I've often wondered about that - whether you'd see to the end of the universe. However, I've seen various descriptions using Penrose diagrams that show that events from far enough in the future would never be able to reach the intrepid explorer before they hit the singularity at the middle of the black hole (assuming that one exists).

1 comments

You won't. Infinitely fast time means infinitely strong Hawking radiation that will just burn you instantly before you reach event horizon, but you will first catch a glimpse of heat death of the universe.
> but you will first catch a glimpse of heat death of the universe

That doesn't seem to be possible as information/light from the end of the universe would not be able to reach you.

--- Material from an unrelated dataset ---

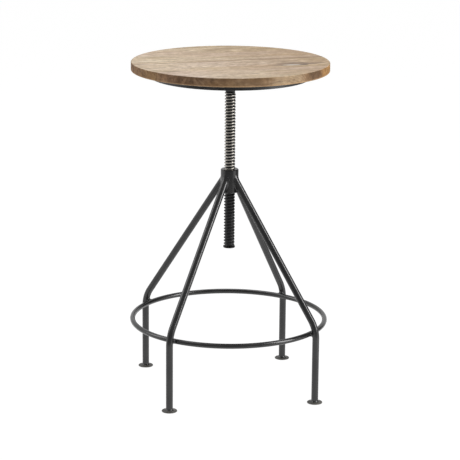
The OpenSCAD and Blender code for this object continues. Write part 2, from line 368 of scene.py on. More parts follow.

There's a discussion of it here: https://physics.stackexchange.com/questions/82678/does-someo...

But is it? The event horizon will eventually be receding again, maybe enough to prevent you from actually falling in. However fast you're falling, you'll still need time to actually move forward. Time that time dilation doesn't give you.

Which of course is infinite, but not QUITE infinite infinite. The last light to reach you will be from the time the black hole ceases to exist, which is "close" (in relative terms) to the heat death of the universe, even if it's incredibly far away from it measured in years.

That diagram feels unstable. The region near event horizon is infinity valley, a small perturbation there can have arbitrarily large effect.